Just my two cents.. I needed to patch up our JDKs since we need the Volgograd-patch and can't wait for an official release. That meant me hitting the same problem as described in https://bugs.openjdk.java.net/browse/JDK-8212684 and having to build the rearguard from the tz-source myself. Would it be possible to host these *guard-builds on the iana.org/time-zones page as well, giving downstream users that will have to rely on these releases for some time a place to find them without building them from source? Apart from saving us a build it also gives people who are not following the tz-code closely a notice that something has changed and that they need to watch out for this. Thanks. //Per Kristian On 25. okt. 2018 10:40, Paul Eggert wrote:
On 10/24/18 5:16 AM, Stephen Colebourne wrote:
The issue is that virtually no-one knows about those additional distributions.
That issue will always be with us; it won't be any different in 2019 or 2020 than it is now. And we had the same issue in 2011 when we made the transition from elsie.nci.nih.gov and changed distribution URLs. Java users did OK back then, and I don't see why we need to do this transition differently.
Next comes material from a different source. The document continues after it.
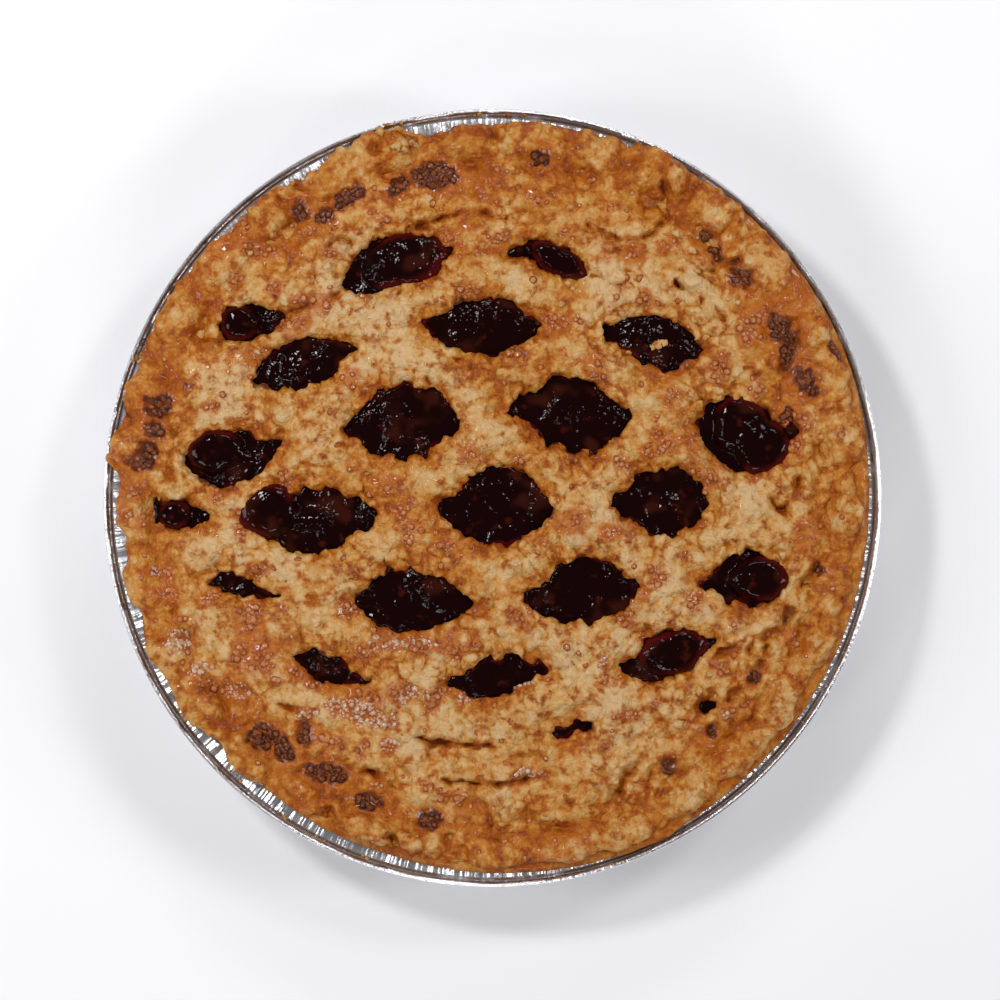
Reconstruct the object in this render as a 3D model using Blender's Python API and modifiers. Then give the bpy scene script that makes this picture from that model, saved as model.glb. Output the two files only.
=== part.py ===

The underlying problem here is that Java-based .zi parsers and operational procedures are too tightly coupled to tzdb format details that the Java parsers support only imperfectly or with a long lag time, and this problem will continue as long as tzdb evolves (which it will). A good way to address the problem is for Java to do what every other significant downstream distribution does, which is to redistribute the data the way Java wants it, thus decoupling the tzdb distribution from the Java distribution. There will be glitches when this decoupling is accomplished, regardless of whether it's done in the next tzdb release or a dozen tzdb releases from now, and we might as well get started now.